Ever wonder why the color purple has long been known as the color reserved for royalty?

A sort-of purple cloak, favored by high-ranking ancient Romans,from "Costumes of All Nations," 1881 (via Wikimedia)

I’ve blogged before–actually a few times–about what a dismal job it was to be a textile dyer, over the course of centuries. Before the discovery of synthetic dyes in the mid-1800s, dying fabric was extremely complicated, dangerous, and smelly work. Dyers worked with corrosive acids, poisonous salts, and steaming vats of nasty-smelling muck.

Nowadays practically all fabric dye is produced synthetically in a laboratory, but prior to 1850 or so, colors could only be created with stuff found in nature. And for centuries, purple was the most rare and costly color of all.

Tyrian purple, as it came to be known, was produced by Phoenician people in the city of Tyre. They were known to the Greeks as Phoinikes, or the “Purple Men.” The Phoenicians lived in a coastal area east of Egypt on a strip of land in what is now Lebanon, from about 900 BC until 600 BC. Although the Minoans were probably the first to make purple, back in 2500 BC, it was the Phoenicians who produced enough of the stuff to trade and grow prosperous.

Tyrian purple was sought after by Roman Emperors and imperial monarchs throughout Asia. And it came from a rather unlikely source: snail snot.

Muricids are gastropods whose hypobranchial gland secretes a mucusey substance that turns different colors when exposed to sunlight. Tyrian purple was produced from a mollusk known as Murex brandaris.

The Phoenicians established beachside dye centers wherever they found significant populations of these shells.

Each Murex brandaris produces just two drops of a milky-looking secretion. Dyers had to crush thousands of shells to produce enough dye for just one toga. After being smooshed, the mollusks were left in the sun to rot. The oozy slime they secreted was painstakingly collected. By carefully timing its exposure to sunlight, dyers created colors from green to violet to red, to the most prized, an almost-black purple. The smell from the rotting mollusks was so atrocious that no one could bear to live nearby.
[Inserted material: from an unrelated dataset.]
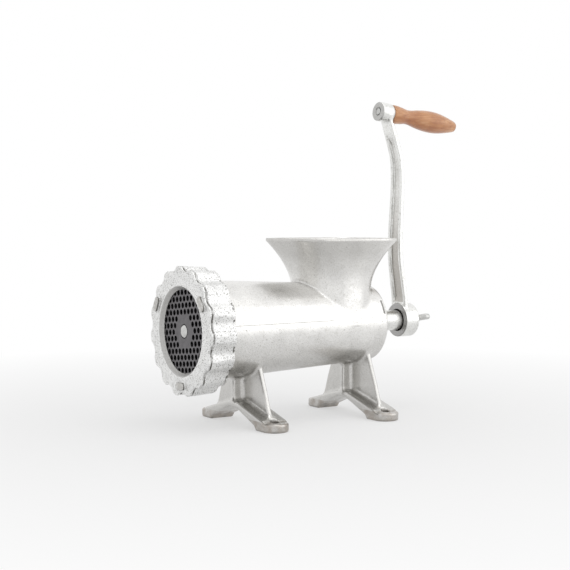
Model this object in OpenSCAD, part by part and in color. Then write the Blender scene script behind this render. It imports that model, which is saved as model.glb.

Eventually, Tyrian purple was replaced by a new purple dye that was much less costly to produce. The new dye was made from a species of lichen. But the term royal purple remains part of our language to this day. It’s even in the Crayola crayon box.




Lynda Mullaly Hunt says:

Sarah! I just love the topics that you choose to write about–and this is no different. This is facinating information. And how weird that I was wondering why purple ia associated with royals just a few days ago. Thanks so much for answering my question!

Sarah says:

Thanks Lynda. So glad to hear!

manjoorahmed says:

i have heard tyrian purple was discovered by a chemist in order to please his beloved one.
As they were sitting at the sea shore at that moment the girl found her dog”s mouth was covered by a beautiful colour (due to the secretion of the fluid excreted by murex brandaris). so she told her love to produce that colour which she found on the dog”s mouth.
In order to please her the boy worked hard and produce the dye.

Sarah says:

That’s one of those hard-to-prove stories that may be true or may be lore. Certainly the purple dye was known to the Phoenicians, and the person who first discovered it may have had a pet dog, although it’s probably a stretch to say he was a chemist. But a good story!

Evan karl says:

Been doing a ton of research on this stuff, and I know I’m here years after you posted this, but… that Roman’s cloak is NOT sort-of purple, it’s navy blue with a hint of green if anything. Additionally the Phoenician’s were called “the blood red men”. Phoinos, the root for Phoenicia’s name means blood red in Greek. Perhaps you were refering to some other intance or something, but what you mentioned here conflicted with all my other research thus far. Sorry to nitpick.

Sarah Albee says:

Hi Evan–I agree that the image isn’t one bit purple–as I’d hoped my jokey caption indicated. It’s a nineteenth-century artist’s rendition of a Roman, but I wanted SOME sort of visual for the post and as I recall I had trouble finding actual Roman-era color images in the public domain. And I did say that the snails produced a range of colors that included green and red. But as for translation of Phoinos–that is fascinating! I am going to consult my Greek language teacher friend and look into this. Thank you so much for commenting!